The perfusion fluid was infused 4 h prior to the beginning of irradiation. After 3 h of pre-perfusion, samples were taken every 30 min (15 μL each) using an ARJ-MPC11 fraction collector, starting 1 h before the start of irradiation. The first two samples, including the time 0 sample, were used to determine the baseline levels of 5-HT and NA. The test equipment (G1 and G3 used the Sham machine, G2 and G4 used the AT-04) was then irradiated for 30 min and one sample was taken (15 μL each). Six additional samples were collected every 30 min until 3 h after the end of irradiation (15 μL each). To prevent sample degradation, 0.1-M phosphate buffer (pH 3.0) was added to the recovered samples in a 2:1 sample to acid ratio.

HPLC Analysis

The concentration of 5-HT and NA was measured using an HPLC-electrochemical detector system (ECD-700, Eicom, Kyoto, Japan) (Ito et al. 2018; Yoshitake et al. 2014). The HPLC system consisted of a pulsed-free low flow rate pump, a degasser, a column oven, and an anodic detector equipped with a graphite electrode subjected to + 0.45 V relative to a silver/silver chloride reference electrode. The samples were injected using an autosampler (AS-4150, Jasco Corp., Tokyo, Japan), with an injection volume of 15 μL. Chromatograms were recorded and processed using data processing software (Clarity, DataApex, Prague, Czech Republic). The separation of 5-HT and NA was performed using a cation-exchange column (CAX, 200 × 2.0 I.D. mm CAX column, Eicom), and the mobile phase consisted of a mixture of 0.1-M phosphate buffer (pH 6.0) and methanol (7:3, v/v) with the addition of 30-mM potassium chloride and 50-mg/L EDTA-2Na. The detection limit (S/N ratio = 3) of 5-HT and NA was 0.5 fmol per 10 μL of sample.

Statistical Analysis

The raw data for pain threshold was entered into a Microsoft Excel data file. All data were verified prior to analysis, and the mean ± standard deviation (SD) along with the 95% confidence interval (CI) were calculated for each measurement of the pain threshold.
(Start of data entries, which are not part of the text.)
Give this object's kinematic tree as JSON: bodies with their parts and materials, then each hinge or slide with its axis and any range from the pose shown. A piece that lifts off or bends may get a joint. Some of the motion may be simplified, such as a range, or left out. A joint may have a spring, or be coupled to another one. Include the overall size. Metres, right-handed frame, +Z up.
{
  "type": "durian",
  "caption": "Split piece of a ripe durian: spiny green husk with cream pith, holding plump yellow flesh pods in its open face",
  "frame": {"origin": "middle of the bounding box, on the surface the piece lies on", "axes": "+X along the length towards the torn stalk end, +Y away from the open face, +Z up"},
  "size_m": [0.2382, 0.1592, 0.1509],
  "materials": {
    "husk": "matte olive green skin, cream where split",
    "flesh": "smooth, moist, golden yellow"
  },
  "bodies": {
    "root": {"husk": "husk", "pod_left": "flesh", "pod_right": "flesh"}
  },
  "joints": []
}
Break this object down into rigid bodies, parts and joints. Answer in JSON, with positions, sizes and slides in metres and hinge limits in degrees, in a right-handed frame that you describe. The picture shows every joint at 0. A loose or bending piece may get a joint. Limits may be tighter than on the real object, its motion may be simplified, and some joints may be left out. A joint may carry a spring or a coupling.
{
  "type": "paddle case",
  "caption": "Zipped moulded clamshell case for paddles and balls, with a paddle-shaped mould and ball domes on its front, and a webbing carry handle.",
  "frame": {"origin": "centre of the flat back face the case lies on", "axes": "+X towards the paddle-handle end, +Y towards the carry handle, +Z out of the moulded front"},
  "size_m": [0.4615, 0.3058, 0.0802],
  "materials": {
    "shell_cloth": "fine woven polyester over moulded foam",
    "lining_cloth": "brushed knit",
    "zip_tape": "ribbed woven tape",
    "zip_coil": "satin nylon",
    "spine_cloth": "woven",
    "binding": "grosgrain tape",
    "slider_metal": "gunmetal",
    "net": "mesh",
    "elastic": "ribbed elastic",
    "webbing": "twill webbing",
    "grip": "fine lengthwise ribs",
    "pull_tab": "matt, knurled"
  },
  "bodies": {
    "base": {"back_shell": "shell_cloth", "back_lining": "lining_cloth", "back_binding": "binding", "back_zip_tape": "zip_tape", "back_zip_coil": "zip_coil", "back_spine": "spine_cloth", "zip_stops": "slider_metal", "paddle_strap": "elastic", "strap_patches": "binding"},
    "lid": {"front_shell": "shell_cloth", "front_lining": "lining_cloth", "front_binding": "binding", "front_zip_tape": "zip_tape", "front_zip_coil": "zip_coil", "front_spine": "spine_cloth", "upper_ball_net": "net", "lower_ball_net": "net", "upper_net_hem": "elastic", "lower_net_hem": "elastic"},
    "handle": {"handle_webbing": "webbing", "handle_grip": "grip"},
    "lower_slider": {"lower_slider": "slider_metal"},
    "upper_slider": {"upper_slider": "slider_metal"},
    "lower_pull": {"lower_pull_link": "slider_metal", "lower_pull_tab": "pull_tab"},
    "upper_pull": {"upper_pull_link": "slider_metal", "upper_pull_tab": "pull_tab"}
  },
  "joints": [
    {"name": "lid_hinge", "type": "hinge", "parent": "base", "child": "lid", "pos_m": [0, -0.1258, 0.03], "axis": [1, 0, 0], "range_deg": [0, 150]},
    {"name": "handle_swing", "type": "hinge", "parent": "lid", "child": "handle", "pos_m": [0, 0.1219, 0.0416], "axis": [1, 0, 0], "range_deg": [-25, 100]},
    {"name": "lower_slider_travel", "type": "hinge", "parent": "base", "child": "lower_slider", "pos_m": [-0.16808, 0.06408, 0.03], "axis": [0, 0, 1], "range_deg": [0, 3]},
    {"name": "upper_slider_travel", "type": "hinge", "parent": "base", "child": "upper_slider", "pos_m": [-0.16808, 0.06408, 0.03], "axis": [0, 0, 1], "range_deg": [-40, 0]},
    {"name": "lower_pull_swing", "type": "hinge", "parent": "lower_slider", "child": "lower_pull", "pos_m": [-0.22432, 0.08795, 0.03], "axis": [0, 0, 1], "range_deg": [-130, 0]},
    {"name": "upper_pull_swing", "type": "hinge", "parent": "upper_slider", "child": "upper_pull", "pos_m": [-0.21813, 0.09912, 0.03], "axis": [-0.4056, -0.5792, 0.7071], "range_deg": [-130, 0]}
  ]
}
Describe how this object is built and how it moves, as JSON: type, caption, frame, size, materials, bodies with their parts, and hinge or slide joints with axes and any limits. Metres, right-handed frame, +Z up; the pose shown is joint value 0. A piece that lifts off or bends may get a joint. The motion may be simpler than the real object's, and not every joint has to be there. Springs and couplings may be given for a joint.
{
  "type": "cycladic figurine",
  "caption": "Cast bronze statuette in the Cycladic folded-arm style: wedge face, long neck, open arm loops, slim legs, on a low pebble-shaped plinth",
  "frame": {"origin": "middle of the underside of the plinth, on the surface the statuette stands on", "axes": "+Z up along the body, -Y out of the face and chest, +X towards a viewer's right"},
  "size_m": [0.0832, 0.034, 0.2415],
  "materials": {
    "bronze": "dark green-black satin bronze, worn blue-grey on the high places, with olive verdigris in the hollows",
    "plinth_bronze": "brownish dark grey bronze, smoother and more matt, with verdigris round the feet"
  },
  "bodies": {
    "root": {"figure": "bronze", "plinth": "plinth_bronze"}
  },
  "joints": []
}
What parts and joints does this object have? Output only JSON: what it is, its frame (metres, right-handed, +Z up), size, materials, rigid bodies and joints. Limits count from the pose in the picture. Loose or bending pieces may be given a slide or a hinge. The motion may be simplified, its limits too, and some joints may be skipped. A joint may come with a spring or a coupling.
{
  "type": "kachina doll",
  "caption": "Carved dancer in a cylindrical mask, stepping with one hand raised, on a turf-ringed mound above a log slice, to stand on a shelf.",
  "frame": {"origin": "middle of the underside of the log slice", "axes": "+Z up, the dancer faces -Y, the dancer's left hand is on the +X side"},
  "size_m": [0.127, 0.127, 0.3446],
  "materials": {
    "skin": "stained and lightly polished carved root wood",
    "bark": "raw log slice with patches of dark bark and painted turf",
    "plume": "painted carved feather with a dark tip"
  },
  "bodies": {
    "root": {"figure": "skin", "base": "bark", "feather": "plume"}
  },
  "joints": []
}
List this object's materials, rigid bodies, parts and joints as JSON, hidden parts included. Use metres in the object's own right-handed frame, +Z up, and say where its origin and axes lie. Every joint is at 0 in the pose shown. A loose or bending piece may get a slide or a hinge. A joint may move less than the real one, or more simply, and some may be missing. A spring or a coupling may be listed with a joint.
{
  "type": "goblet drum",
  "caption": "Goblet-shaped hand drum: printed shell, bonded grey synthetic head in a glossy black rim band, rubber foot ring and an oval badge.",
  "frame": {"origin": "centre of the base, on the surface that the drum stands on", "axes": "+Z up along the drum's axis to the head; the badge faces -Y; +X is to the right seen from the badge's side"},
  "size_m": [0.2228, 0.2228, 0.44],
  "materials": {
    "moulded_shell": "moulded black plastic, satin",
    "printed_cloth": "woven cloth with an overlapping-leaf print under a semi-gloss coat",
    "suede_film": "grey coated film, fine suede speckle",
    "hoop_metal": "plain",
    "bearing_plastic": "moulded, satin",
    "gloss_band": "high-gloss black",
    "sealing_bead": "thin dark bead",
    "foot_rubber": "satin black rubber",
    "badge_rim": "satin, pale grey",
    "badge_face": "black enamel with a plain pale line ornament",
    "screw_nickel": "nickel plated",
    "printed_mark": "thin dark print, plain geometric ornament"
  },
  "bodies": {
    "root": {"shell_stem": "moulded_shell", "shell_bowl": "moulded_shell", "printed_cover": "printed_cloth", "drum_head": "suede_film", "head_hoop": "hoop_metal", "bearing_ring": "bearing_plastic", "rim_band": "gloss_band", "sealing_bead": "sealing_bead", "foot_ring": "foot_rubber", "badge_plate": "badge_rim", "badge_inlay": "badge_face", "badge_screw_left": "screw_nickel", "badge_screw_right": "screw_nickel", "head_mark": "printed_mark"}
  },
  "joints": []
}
Normality and variance homogeneity was performed ANOVA as well as additional tests, including the Brown–Forsythe test and Bartlett’s test. The comparison of pain thresholds before and after sciatic nerve ligation was performed using t tests. The comparison of pain thresholds between different time points and the assessment of group differences for each day were conducted using two-way ANOVA. In the microdialysis test, the comparison of 5-HT and NA at each time within each group was also analyzed using two-way ANOVA. Statistical significance was considered when P < 0.05.

The individual data point and analyzed data for each experiment have been documented in each Supplemental Information.